NOS Hurricane Response (pdf, 191 kb)Office of Response and Restoration
A hurricane has just ravaged the coast. Homes are damaged or destroyed. Family members are searching for loved ones. Ports are closed due to unknown hazards in surrounding waterways. Damaged vessels and chemical containers are leaking potentially hazardous material into the water.
And in the background, without much bravado or fanfare, NOS has sprung in to action, working to get things moving again…responding in the aftermath of the storm.
Following Hurricane Katrina, NOS conducted damage assessment flights and took thousands of aerial photographs of the affected areas, such as this image of a washed out road near New Orleans.
Before, during, and after a storm, NOAA monitors and disseminates observations of water levels, currents, and weather information in real time via the National Water Level Observation Network and the Physical Oceanographic Real-Time System. Collected real-time environmental information helps coastal authorities prepare for, mitigate, and respond to storm tides and coastal flooding. NOS also regularly updates Storm QuickLook, an online compilation of ocean and weather observations within a coastal area.
Immediately following a hurricane, the Office of Coast Survey provides emergency hydrographic services for affected port areas. These services are performed by Navigation Response Teams. These mobile emergency response units use echo sounders to check for submerged obstructions that pose hazards to vessels, collect data to update nautical charts, and provide mapping support. The work of these teams is essential to speeding the re-opening of ports and waterways.
Office of Coast Survey staff conduct an early morning survey run in Port Fourchon, Louisiana, following Hurricane Gustav.
Aerial Photography Surveys
Just hours after a hurricane hits a coastal area, the National Geodetic Survey begins flying photo survey missions to assess storm damage. The data contained in these photos provide emergency and coastal managers with information needed to develop recovery strategies, facilitate search and rescue efforts, identify hazards to navigation and HAZMAT spills, locate errant vessels, and provide documentation necessary for damage assessment through the comparison of before and after imagery.
Hazardous Spill Response
After a hurricane, the Office of Response and Restoration (OR&R) provides scientific support to hazardous materials response efforts in coastal areas. The office surveys vessels or containers that may be leaking fuel, oil, or other hazardous materials; flies missions to identify and document spill sources; and uses computer models to predict spill movement and determine pollution threats. OR&R also provides guidance on marine debris and vessel salvage, conducts shoreline cleanup assessments, collects information to understand natural resource impacts from spills in affected areas, and works to assess and restore resources injured by spills.

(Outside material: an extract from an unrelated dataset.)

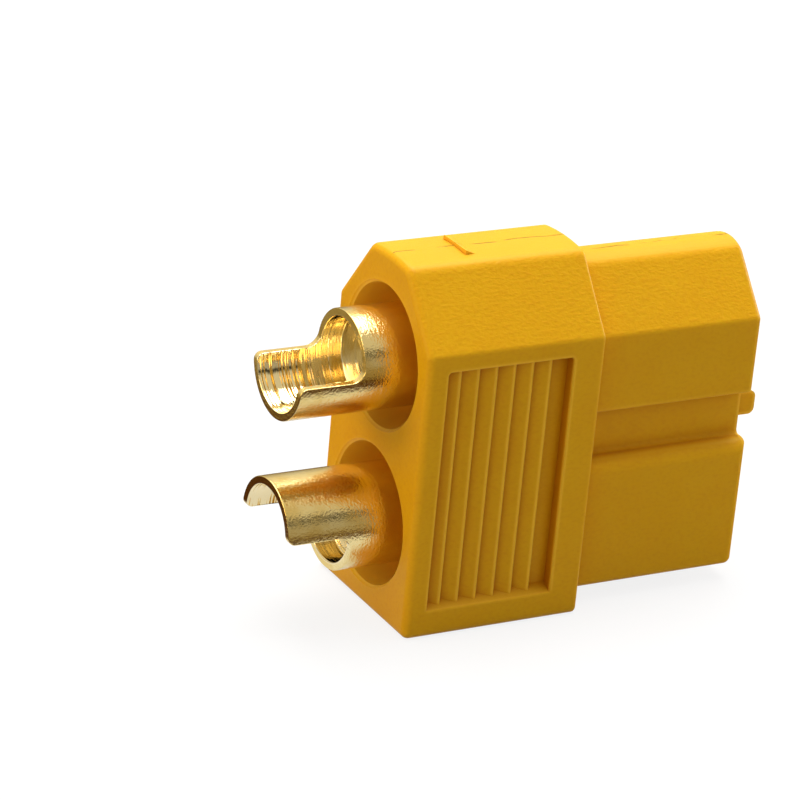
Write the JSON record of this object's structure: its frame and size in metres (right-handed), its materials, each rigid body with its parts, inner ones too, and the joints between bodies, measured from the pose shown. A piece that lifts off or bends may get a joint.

The work of NOS ensues in the hours following a hurricane, but it doesn’t stop there. For weeks, months, even years after a hurricane has ravaged a coastal community, NOS continues its work.
NOAA’s National Status and Trends (NS&T) Program, part of the National Centers for Coastal Ocean Science, coordinates with multiple partners to develop strategies to assess the environmental impacts of contaminants in coastal and estuarine waters in the aftermath of hurricanes. Of special concern is assessing the risk to human health of eating fish and shellfish and ensuring seafood safety.
NOS staff sampling oysters as part of efforts to monitor contanminants in Gulf Coast waters following Hurricane Katrina.
Maps and Data Analysis
Following a hurricane, the NOAA Coastal Services Center provides the satellite and aerial images needed to generate maps that help officials understand the long-term effects of the hurricane. These data products include pre-hurricane imagery and digital elevation data from a variety of sources; before and after imagery comparisons; and maps depicting ecological impacts, debris assessment, and wetlands loss along the coast. The Center may also conduct studies that focus on a storm’s economic impacts.
Long-term Recovery Planning
The NOAA Coastal Services Center and the Office of Ocean and Coastal Resource Management provide assistance in long-term recovery planning in areas impacted by a hurricane. Staff may assist in the development of coastal project plans, coordinate with other federal and state organizations involved in recovery planning, and assist with the design and implementation of activities to involve local communities in planning for their own long-term recovery.